--- START ---

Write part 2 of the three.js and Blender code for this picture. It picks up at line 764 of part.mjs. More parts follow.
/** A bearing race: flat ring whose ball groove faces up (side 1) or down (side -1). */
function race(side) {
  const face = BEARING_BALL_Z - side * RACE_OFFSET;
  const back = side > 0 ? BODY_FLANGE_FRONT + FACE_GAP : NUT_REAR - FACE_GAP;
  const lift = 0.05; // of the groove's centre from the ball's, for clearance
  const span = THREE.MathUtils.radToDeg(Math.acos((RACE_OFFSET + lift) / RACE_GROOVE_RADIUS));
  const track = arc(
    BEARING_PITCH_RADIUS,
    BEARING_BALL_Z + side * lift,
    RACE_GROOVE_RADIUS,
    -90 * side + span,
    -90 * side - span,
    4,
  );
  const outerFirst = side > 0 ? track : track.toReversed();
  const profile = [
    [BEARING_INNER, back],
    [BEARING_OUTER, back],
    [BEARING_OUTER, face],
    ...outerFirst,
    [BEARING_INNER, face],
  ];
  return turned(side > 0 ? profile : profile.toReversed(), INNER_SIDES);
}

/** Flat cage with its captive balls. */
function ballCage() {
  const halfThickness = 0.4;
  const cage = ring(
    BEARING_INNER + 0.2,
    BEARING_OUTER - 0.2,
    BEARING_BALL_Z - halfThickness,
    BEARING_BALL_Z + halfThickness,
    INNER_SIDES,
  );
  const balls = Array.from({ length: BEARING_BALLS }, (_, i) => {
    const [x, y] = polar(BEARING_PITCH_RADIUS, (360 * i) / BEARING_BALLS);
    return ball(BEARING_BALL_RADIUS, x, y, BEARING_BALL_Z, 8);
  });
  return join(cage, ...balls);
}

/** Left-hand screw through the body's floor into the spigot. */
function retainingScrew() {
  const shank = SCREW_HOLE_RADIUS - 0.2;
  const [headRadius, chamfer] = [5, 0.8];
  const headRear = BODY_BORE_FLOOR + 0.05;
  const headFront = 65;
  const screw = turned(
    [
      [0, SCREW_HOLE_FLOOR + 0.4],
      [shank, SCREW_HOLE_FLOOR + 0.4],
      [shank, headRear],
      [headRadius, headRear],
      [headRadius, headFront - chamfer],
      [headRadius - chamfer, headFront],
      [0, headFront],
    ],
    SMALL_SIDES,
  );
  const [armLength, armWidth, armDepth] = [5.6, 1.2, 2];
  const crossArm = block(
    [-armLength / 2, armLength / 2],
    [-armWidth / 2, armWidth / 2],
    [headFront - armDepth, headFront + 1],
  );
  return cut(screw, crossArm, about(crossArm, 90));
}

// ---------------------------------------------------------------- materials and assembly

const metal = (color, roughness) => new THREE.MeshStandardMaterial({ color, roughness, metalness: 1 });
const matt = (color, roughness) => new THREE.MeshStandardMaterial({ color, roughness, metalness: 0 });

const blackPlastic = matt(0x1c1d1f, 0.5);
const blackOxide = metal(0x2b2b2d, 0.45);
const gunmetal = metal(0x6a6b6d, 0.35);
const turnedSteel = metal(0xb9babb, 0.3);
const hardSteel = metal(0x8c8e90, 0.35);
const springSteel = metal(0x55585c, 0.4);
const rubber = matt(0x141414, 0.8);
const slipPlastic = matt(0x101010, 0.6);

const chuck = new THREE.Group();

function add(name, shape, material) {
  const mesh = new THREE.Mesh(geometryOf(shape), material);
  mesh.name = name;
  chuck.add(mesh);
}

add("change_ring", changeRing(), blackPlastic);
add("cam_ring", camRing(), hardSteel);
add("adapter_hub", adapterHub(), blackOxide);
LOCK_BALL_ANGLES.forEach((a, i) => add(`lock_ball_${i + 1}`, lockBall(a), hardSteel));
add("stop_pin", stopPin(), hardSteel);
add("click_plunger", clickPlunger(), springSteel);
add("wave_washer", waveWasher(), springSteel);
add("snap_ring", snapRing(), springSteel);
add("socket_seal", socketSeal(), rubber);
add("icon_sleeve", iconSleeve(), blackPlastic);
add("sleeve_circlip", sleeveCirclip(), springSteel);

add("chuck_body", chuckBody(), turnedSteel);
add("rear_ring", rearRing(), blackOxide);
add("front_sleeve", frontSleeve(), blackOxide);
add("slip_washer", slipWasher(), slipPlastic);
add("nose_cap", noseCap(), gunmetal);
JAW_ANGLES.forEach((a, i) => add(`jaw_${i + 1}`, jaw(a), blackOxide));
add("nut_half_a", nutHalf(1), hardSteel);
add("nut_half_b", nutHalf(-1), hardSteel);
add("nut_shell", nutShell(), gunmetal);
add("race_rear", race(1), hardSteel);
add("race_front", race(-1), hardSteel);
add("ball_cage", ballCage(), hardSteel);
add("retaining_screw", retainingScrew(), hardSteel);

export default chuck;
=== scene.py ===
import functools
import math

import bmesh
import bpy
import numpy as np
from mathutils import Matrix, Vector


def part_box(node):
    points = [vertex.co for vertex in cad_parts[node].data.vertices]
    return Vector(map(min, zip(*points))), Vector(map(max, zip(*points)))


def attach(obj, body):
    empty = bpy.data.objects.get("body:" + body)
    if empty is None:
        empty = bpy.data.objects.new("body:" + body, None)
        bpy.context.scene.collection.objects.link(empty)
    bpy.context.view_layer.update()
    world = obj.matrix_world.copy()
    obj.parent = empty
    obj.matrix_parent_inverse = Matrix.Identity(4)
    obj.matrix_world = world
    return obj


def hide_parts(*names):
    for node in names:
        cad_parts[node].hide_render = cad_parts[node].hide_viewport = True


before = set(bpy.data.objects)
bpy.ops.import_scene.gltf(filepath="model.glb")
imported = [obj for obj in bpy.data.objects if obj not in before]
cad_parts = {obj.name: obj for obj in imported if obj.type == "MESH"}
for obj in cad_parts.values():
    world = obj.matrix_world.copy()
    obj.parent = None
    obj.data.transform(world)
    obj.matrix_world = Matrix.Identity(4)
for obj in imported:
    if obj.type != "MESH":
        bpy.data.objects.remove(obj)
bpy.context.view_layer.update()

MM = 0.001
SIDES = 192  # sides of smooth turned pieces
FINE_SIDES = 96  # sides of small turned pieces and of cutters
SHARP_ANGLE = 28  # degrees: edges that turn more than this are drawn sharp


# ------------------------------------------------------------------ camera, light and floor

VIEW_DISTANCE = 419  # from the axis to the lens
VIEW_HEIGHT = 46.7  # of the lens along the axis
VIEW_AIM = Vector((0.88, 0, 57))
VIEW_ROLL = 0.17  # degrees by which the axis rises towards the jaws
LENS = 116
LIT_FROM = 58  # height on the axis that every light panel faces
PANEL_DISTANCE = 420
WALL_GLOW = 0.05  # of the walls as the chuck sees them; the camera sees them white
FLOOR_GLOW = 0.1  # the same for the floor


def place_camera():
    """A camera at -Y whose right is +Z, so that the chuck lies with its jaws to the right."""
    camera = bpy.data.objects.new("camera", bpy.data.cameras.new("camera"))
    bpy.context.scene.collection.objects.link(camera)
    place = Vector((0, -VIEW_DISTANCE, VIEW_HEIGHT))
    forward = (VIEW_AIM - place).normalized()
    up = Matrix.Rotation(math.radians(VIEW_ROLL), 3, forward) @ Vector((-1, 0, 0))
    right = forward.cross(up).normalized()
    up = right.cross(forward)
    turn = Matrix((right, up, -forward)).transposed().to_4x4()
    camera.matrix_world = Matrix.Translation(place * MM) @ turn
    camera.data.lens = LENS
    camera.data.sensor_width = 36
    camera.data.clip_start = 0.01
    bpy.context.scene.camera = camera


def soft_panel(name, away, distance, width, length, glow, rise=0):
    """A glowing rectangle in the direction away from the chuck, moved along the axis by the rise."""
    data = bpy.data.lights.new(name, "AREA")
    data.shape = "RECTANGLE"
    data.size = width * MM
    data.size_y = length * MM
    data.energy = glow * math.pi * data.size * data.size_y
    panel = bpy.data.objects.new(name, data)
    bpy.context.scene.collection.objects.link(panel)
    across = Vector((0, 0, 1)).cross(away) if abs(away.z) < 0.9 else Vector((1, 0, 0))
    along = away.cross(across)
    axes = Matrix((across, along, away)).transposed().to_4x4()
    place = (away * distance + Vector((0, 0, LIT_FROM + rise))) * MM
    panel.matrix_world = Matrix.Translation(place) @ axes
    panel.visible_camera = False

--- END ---
--- START ---

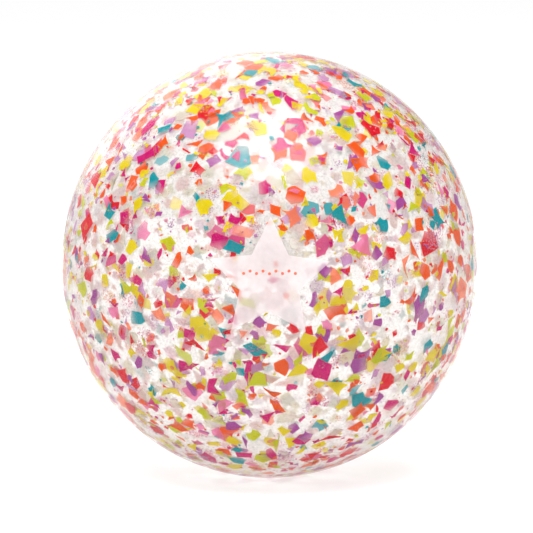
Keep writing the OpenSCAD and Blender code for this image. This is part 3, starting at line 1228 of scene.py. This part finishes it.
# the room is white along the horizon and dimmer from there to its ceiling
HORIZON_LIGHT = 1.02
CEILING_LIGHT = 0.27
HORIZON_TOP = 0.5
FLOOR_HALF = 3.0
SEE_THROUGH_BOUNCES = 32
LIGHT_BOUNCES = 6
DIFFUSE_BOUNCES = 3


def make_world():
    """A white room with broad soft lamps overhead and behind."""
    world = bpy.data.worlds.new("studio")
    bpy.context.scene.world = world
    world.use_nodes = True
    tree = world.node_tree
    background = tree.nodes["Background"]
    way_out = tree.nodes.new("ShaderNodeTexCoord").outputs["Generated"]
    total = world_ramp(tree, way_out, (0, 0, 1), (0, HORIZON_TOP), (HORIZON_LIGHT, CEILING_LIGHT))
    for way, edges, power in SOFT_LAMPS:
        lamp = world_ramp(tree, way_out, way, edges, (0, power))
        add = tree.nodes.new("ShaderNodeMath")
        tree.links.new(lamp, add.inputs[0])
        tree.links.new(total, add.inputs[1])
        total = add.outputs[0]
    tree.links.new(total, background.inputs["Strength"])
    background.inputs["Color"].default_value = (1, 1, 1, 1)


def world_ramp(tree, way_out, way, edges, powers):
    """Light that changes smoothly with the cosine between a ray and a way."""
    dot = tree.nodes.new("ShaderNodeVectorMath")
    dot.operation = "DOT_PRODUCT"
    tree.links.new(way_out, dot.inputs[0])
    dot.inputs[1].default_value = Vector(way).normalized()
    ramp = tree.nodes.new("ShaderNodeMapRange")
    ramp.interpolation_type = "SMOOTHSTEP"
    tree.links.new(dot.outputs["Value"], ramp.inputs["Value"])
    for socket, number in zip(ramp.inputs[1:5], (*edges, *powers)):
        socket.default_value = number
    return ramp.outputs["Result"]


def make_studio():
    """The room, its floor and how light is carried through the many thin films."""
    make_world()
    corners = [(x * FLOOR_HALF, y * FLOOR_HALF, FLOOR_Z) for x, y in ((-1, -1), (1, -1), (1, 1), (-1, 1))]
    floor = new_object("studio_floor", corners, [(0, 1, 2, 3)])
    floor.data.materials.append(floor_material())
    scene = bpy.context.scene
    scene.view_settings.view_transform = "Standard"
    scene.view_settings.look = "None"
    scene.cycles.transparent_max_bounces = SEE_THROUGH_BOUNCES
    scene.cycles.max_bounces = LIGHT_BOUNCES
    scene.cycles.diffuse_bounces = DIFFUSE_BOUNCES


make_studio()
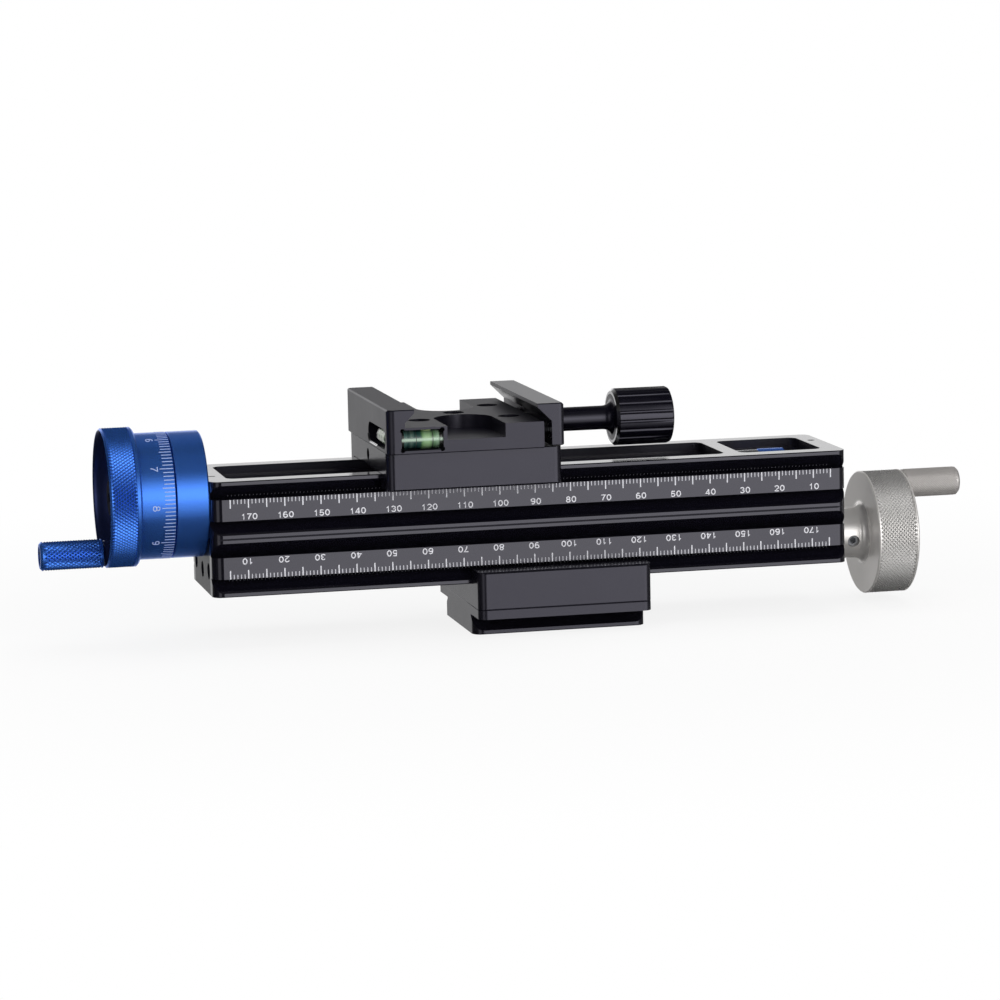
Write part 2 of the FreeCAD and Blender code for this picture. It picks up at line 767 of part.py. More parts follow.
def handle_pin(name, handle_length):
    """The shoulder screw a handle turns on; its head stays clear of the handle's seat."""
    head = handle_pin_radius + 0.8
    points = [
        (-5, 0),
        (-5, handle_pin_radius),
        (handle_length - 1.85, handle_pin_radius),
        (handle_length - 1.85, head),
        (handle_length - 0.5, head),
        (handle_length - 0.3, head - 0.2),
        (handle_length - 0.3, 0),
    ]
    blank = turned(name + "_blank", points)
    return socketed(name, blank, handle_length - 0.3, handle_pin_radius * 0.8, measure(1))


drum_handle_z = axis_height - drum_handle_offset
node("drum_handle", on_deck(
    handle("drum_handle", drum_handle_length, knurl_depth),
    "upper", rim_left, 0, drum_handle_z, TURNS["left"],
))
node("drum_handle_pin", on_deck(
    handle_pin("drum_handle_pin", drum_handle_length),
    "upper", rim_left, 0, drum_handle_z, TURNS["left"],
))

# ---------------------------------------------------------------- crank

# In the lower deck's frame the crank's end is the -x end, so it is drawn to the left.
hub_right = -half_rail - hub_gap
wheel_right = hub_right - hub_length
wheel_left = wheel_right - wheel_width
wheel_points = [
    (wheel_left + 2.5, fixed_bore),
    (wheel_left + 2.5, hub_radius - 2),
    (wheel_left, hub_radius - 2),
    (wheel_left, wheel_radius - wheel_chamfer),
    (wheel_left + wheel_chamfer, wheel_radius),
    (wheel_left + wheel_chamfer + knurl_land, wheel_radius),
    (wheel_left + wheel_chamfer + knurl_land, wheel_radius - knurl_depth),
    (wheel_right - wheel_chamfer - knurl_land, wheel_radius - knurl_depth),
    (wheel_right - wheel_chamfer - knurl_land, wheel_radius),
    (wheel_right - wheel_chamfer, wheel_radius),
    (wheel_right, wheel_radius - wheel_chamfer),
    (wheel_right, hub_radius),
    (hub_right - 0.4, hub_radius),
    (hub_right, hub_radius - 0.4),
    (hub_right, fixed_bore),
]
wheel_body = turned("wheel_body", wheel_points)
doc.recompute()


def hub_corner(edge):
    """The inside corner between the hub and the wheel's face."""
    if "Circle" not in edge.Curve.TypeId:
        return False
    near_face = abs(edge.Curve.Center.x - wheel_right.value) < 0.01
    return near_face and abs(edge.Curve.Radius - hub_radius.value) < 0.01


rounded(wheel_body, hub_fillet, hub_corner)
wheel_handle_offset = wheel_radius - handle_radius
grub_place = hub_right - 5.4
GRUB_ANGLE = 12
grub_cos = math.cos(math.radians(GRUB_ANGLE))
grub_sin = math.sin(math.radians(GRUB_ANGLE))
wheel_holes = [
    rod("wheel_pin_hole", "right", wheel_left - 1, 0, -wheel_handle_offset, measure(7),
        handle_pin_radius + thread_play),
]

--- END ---

» Goal of the exercise
Transcribe exactly, and only, the lines beginning at the line containing "Keep writing the" and ending at the line containing "DIFFUSE_BOUNCES = 3", both inclusive.

» Answer below
Keep writing the OpenSCAD and Blender code for this image. This is part 3, starting at line 1228 of scene.py. This part finishes it.
# the room is white along the horizon and dimmer from there to its ceiling
HORIZON_LIGHT = 1.02
CEILING_LIGHT = 0.27
HORIZON_TOP = 0.5
FLOOR_HALF = 3.0
SEE_THROUGH_BOUNCES = 32
LIGHT_BOUNCES = 6
DIFFUSE_BOUNCES = 3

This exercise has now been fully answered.